The first time I added Tech Leads to agile teams, we were trying to address both of these problems. We had newly formed stream-aligned teams that were expected to design and deliver end-to-end solutions. We also had team members who came from regions of the world where being “promoted” to a “Project Manager” was seen as career progression and “success” by their friends and family. We were losing good developers to Project Management roles on this basis. We found the creation of the Lead Engineer/Tech Lead role addressed both challenges.

What Does a Technical Lead Do?

It is important to understand that the Tech Lead is not the person who hands out tasks to team members, nor are they responsible for reviewing every team member's code and checking it in. Rather, they are the trusted source of technical guidance within the team.
 
A Tech Lead is not a manager; they are a member of the Agile Team and contribute to delivery and provide help and mentorship to their teammates. We would not expect (nor recommend) team members to have an HR reporting line to their team's Tech Lead.
 
Technical Leads help their teams in numerous ways. They:
  • contributes to the architectural direction for their team’s Features,
  • lead discussions with the team about design and the technical decomposition of the work,
  • ask questions and sense-check ideas, thereby challenging the team,
  • remove technical blockers,
  • pair with new developers to get them up to speed,
  • champion technical excellence and best practices,
  • shares articles, advice, ideas and theories to support the team's technical growth and;
  • influences without direct authority. 
We expect Tech Leads to help the System Architect(s) define the architectural runway through solutioning Features and Epics. The Tech Leads usually form a Community of Practice (a.k.a. Chapter) with the System Architect(s). This creates space for peer review of solution designs,  the identification of skill gaps across the teams, and creates opportunities for upskilling.
 
SAFe Technical Lead

What Are the Attributes of a Good Technical Lead?

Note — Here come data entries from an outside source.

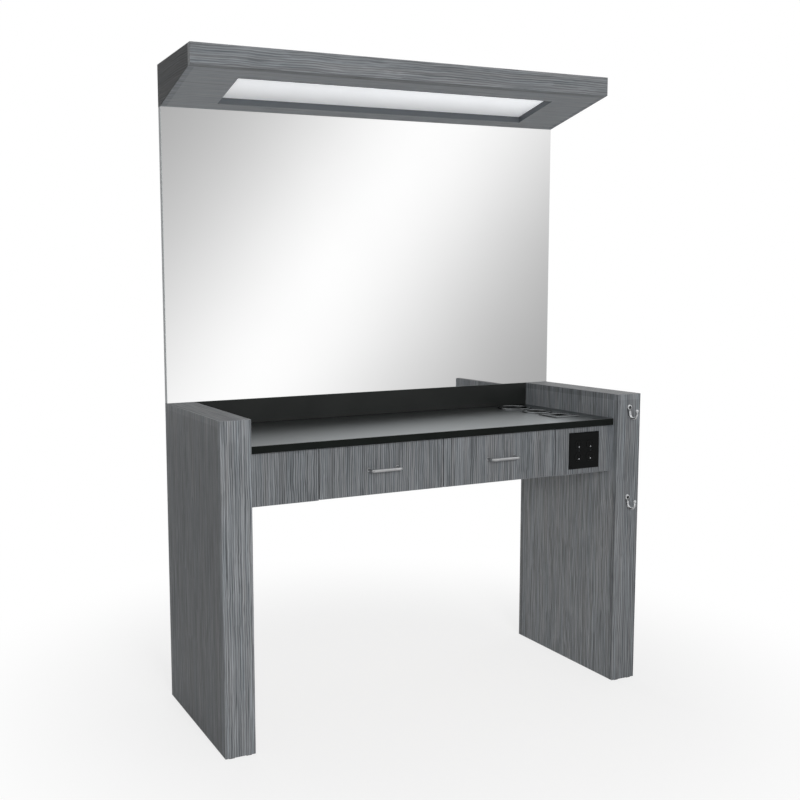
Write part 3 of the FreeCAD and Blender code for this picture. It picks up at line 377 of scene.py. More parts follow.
def faceMask(tree, kind):                           # 1 on level faces, walls or eased edges
    where = addNode(tree, "ShaderNodeTexCoord")
    size = addNode(tree, "ShaderNodeVectorMath", {0: where.outputs["Normal"]}, operation="ABSOLUTE")
    parts = addNode(tree, "ShaderNodeSeparateXYZ", {0: size.outputs["Vector"]})
    if kind == "level":
        return addNode(tree, "ShaderNodeMath", {0: parts.outputs[2], 1: faceLimits["level"]},
                       operation="GREATER_THAN")
    if kind == "wall":
        return addNode(tree, "ShaderNodeMath", {0: parts.outputs[2], 1: faceLimits["wall"]},
                       operation="LESS_THAN")
    products = [addNode(tree, "ShaderNodeMath", {0: parts.outputs[a], 1: parts.outputs[b]},
                        operation="MULTIPLY") for a, b in ((0, 1), (1, 2), (2, 0))]
    total = addNode(tree, "ShaderNodeMath", {0: products[0], 1: products[1]}, operation="ADD")
    total = addNode(tree, "ShaderNodeMath", {0: total, 1: products[2]}, operation="ADD")
    return addNode(tree, "ShaderNodeMath", {0: total, 1: faceLimits["eased"]},
                   operation="GREATER_THAN")


# a place times a scale that runs long along the grain: axes[0] on walls, axes[1] on level faces
def grainPlace(tree, where, level, axes, across, along, operation="MULTIPLY"):
    scale = addNode(tree, "ShaderNodeMix", {0: level, 4: grainScale(axes[0], across, along),
                                            5: flatScale(axes[1], across, along)},
                    data_type="VECTOR")
    return addNode(tree, "ShaderNodeVectorMath", {0: where, 1: scale.outputs[1]},
                   operation=operation)


# the two scale arguments lighten or darken the colour as painted light and shade, on upright and on
# level faces; walls can take painted shade, and eased edges a painted highlight
def laminate(name, plan, grain, levelGrain, contrast=1.0, paintedLightScale=1.0, levelPaintedLightScale=1.0, shine=1.0,
             paintedShadeWalls=False, arris=None):
    material, tree, shader, output = newMaterial(name, Specular_IOR_Level=plan["specular"] * shine)
    where = addNode(tree, "ShaderNodeTexCoord").outputs["Object"]
    for scale, reach in plan["wander"]:
        drift = addNode(tree, "ShaderNodeTexNoise",
                        {"Vector": where, "Scale": scale, "Detail": 1.0})
        centred = addNode(tree, "ShaderNodeVectorMath",
                          {0: drift.outputs["Color"], 1: (0.5, 0.5, 0.5)}, operation="SUBTRACT")
        pushed = addNode(tree, "ShaderNodeVectorMath", {0: centred, "Scale": reach * 2},
                         operation="SCALE")
        where = addNode(tree, "ShaderNodeVectorMath", {0: where, 1: pushed},
                        operation="ADD").outputs[0]
    level = faceMask(tree, "level")
    axes = (grain, levelGrain)
    total = None
    for across, along, share in plan["streaks"]:
        mapped = grainPlace(tree, where, level, axes, across, along)
        noise = addNode(tree, "ShaderNodeTexNoise", {"Vector": mapped, "Scale": 1.0, "Detail": 2.0,
                                                     "Roughness": 0.55})
        part = addNode(tree, "ShaderNodeMath", {0: noise, 1: share}, operation="MULTIPLY")
        total = part if total is None else addNode(tree, "ShaderNodeMath", {0: total, 1: part},
                                                   operation="ADD")
    period, across, along, reach, share = plan["lines"]
    phase = grainPlace(tree, where, level, axes, 2 * math.pi / period, 0.0, "DOT_PRODUCT")
    mapped = grainPlace(tree, where, level, axes, across, along)
    drift = addNode(tree, "ShaderNodeTexNoise", {"Vector": mapped, "Scale": 1.0, "Detail": 2.0})
    pushed = addNode(tree, "ShaderNodeMath", {0: drift, 1: reach, 2: phase.outputs["Value"]},
                     operation="MULTIPLY_ADD")
    wave = addNode(tree, "ShaderNodeMath", {0: pushed}, operation="SINE")
    line = addNode(tree, "ShaderNodeMath",
                   {0: wave, 1: 0.5 * share * plan["lineReach"], 2: 0.5 * share},
                   operation="MULTIPLY_ADD")
    total = addNode(tree, "ShaderNodeMath", {0: total, 1: line}, operation="ADD")
    half = 0.5 * contrast * plan["gain"]
    spread = addNode(tree, "ShaderNodeMapRange", {"Value": total, "To Min": 0.5 - half,
                                                  "To Max": 0.5 + half}, clamp=False)
    ramp = setStops(addNode(tree, "ShaderNodeValToRGB", {"Fac": spread}), plan["stops"])
    # painted light and shade: the sheet's colour is scaled lighter or darker for how light falls on
    # it
    for stop in ramp.color_ramp.elements:
        stop.color = tuple(min(1.0, value * paintedLightScale) for value in stop.color[:3]) + (1.0,)
    tintPlace = grainPlace(tree, where, level, axes, *plan["tintScale"])
    tint = addNode(tree, "ShaderNodeTexNoise", {"Vector": tintPlace, "Scale": 1.0, "Detail": 1.0})
    tone = addNode(tree, "ShaderNodeMix", {0: tint, 6: linearColour(plan["warm"]),
                                           7: linearColour(plan["cool"])}, data_type="RGBA")
    colour = addNode(tree, "ShaderNodeMix", {0: 1.0, 6: ramp.outputs[0], 7: tone.outputs[2]},
                     data_type="RGBA", blend_type="MULTIPLY").outputs[2]
    # painted light and shade on level faces, which are lit differently from the upright ones
    if levelPaintedLightScale != paintedLightScale:                         # level faces differ from the upright ones
        change = addNode(tree, "ShaderNodeMapRange", {"Value": level, "To Min": 1.0,
                                                      "To Max": levelPaintedLightScale / paintedLightScale})
        colour = addNode(tree, "ShaderNodeVectorMath", {0: colour, "Scale": change},
                         operation="SCALE").outputs[0]
    # walls take the painted shade colour; otherwise eased edges take the painted highlight colour
    kind, other = ("wall", plan["wall"]) if paintedShadeWalls else ("eased", arris or plan["arris"])
    colour = addNode(tree, "ShaderNodeMix", {0: faceMask(tree, kind), 6: colour,
                                             7: linearColour(other)}, data_type="RGBA").outputs[2]
    tree.links.new(colour, shader.inputs["Base Color"])
    sheen = addNode(tree, "ShaderNodeMapRange",
                    {"Value": spread, "To Min": plan["roughness"] + plan["dull"],
                     "To Max": plan["roughness"] - plan["glossy"]})
    tree.links.new(sheen.outputs[0], shader.inputs["Roughness"])
    bump = addNode(tree, "ShaderNodeBump", {"Height": spread, "Strength": plan["relief"],
                                            "Distance": plan["reliefDepth"]})
    tree.links.new(bump.outputs[0], shader.inputs["Normal"])
    return material


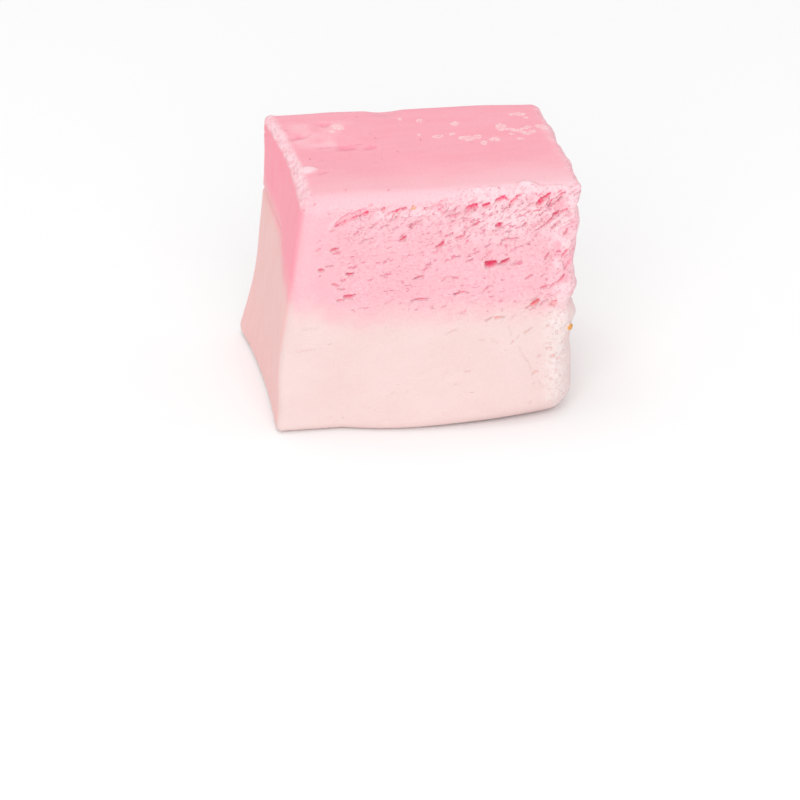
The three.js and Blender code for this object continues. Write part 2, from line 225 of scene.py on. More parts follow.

Tech Leads should be people who are already respected for their craftsmanship in the domain. Often, these folks are the people who used to code and got “promoted” to a non-coding role. To be effective Tech Leads, they will need to knock some rust off their coding skills and contribute to burning down the team’s backlog by writing code. Of course, given the scope of the Tech Lead, we only plan for them to spend 50% of their time coding. (This should be factored into the team's capacity at PI Planning and Iteration Planning).
 
Time management skills are an essential attribute of a successful Technical Lead. Those without this skill will drown under the weight of the role, and coding time will often be the first thing sacrificed. Learning to delegate is key if you are to avoid the Tech Lead becoming a bottleneck for the flow of value delivered by the team. Scrum Masters can provide support here by highlighting opportunities to share the load. Agile is a team sport. Sometimes, Tech Leads need to be reminded of this. No matter how good they are, a team will always outperform an individual, and teaming helps prevent burnout.
 
One benefit you should get from implementing SAFe and forming ARTs is quality solutions. Whilst this is everyone's responsibility, Technical Leads play an important role. Built-in-Quality is part of the Team and Technical Agility competency in SAFe. This is not about gold-plating the solutions; this is about how teams work. Tech Leads help the teams understand what it means to build quality into solutions within the specific organisational and technical context.
 
When looking for Technical Leads, people with the mindset and passion for XP practices would be a good choice. It is okay if they are not XP experts; instead, we are looking for people who are excited to learn and, more importantly, who would like to coach or mentor people to use XP.  By way of contrast, a person who holds firmly onto “their part” of the codebase and won’t let anyone else touch it will not be the best choice. Similar to a Product Owner, a Tech Lead should explain what is required (from a technical perspective) and leave space for the team to figure out how to do it best.
 
The best Tech Leads partner with their team’s Product Owner and have a Customer-centric mindset. Tech Leads are responsible not only for the technical implementation of the product but also for quality and usability, in other words, the user experience. They keep the customer at the centre of the development process and let customer needs guide decisions. A Tech Lead with this mindset helps the team break larger pieces of work into smaller stories so that the value is clear and the outcomes can be naturally demonstrated for feedback.
 
Tech Leads should act as Lean-Agile Leaders within the team. They must trust their team and give them autonomy and guardrails to make decisions and create solutions on their own. When Tech Leads do not empower their teams, they will end up with less productive and less invested teams. Great Tech Leads enable great teams, and great teams are the foundations of great ARTs.